CAN is based on a “broadcast” communication mechanism. This broadcast communication is based on a message-oriented transmission protocol. These messages are identified by Ids. A CAN ID has to be unique throughout the network and also indicates the priority of the message. Priorities are defined during system design and cannot be dynamically changed. The priority with the lowest binary value is the highest priority. Network access conflicts are resolved using bit logic in the IDs; Each dominant bit (LOW state) will overwrite recessive bits (HIGH state). Bus hosting competition is lost by all nodes with recessive transmission and dominant reading. All “losers” nodes become recessive of the message with the highest priority and do not try to write until the network is available again.
The CAN protocol supports two message frame formats. The only substantial difference is the size of the ID. CAN 2.0 A supports 11-bit ID sizes, while CAN 2.0B supports 29-bit ID sizes.
The SAE J1939 protocol is a communication standard for networks in the commercial automotive sector.
The SAE J1939 protocol works as an extended protocol over the CAN physical layer.
Use a 29-bit extended CAN identifier.
Uses standardized CAN baud rates from 250 kbits / s to 500 kbits / s
It has point-to-point addressing (node addressing) and global addressing (message addressing).
A message of more than 1785 bytes can be transmitted through multi-packet messages.
Bus access control through own network management.
It allows the definition of specific diagnostic messages from the manufacturer.
Define your own diagnostic interface.
Messages larger than 8 bytes are too large to be transmitted in a single CAN message. Therefore, these messages must be separated by the sender into individual packages. These individual packets are sent one by one by the sender, and the specific receiver must re-group them in a single message in order to process them.
Node Comunication: The sender establishes communication with the receiver. By receiving the individual packets, the receiver has the ability to control the flow of each packet. Both the receiver and sender can abort communication, for example when an error occurs.
Global Communication: or also called Broadcast Announcement Message (BAM), the sender manages the transmission flow by sending messages to the entire node network. The receiver cannot intervene in the communication, it only receives the message and processes it as indicated; if you can’t get a message, you’ll have to wait for another one to arrive. To allow slow nodes to maintain communication on the network, the sender has to maintain a minimum interval between messages (between 50-200ms).
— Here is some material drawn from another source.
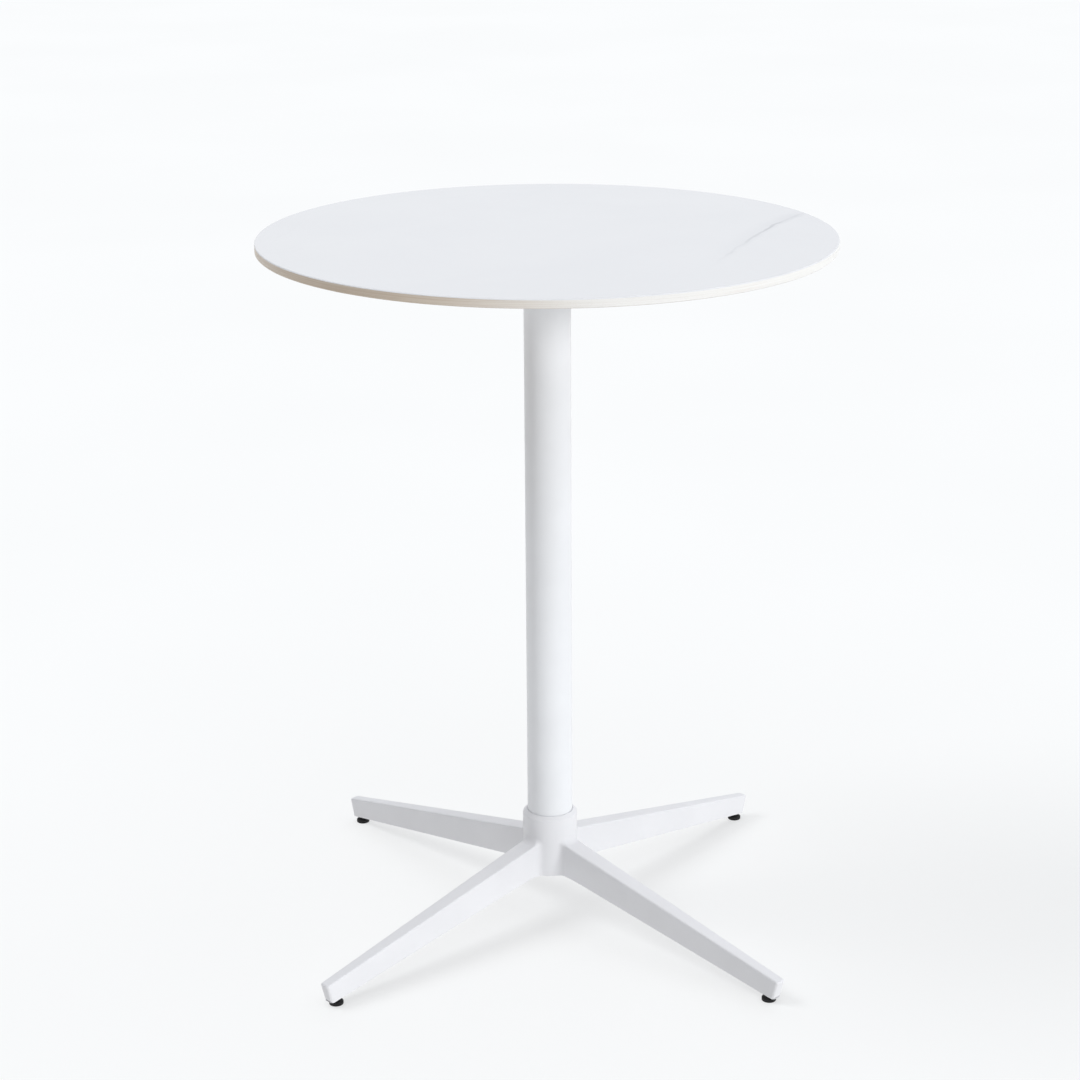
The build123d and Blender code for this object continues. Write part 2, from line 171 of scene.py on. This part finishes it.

The J1939-21 defines the schema with which the 29-bit identifier in CAN format should be interpreted. This CAN identifier is subdivided into different segments for a group of parameters. Thus, only a portion of the identifier is represented by the PGN (Parameter Group Number), the remainder is interpreted as Source address, destination address, and priority data page (DP).
The J1939 diagnostic interface defines a standard diagnostic connector as well as a set of PGNs to manipulate different diagnostic services. PGNs designated as Diagnostic Messages (DM) cover the necessary functions defined by UDS (Unified Diagnostic Service).
In contrast to UDS diagnostics in which the diagnosis has to be initiated by SW, J1939 connected ECUs can have diagnostic communication even in standard operations. Uniform error codes called Diagnostic Trouble Code (DTCs) contain the SPN that failed, the failure pattern, and the frequency of occurrence of the failure.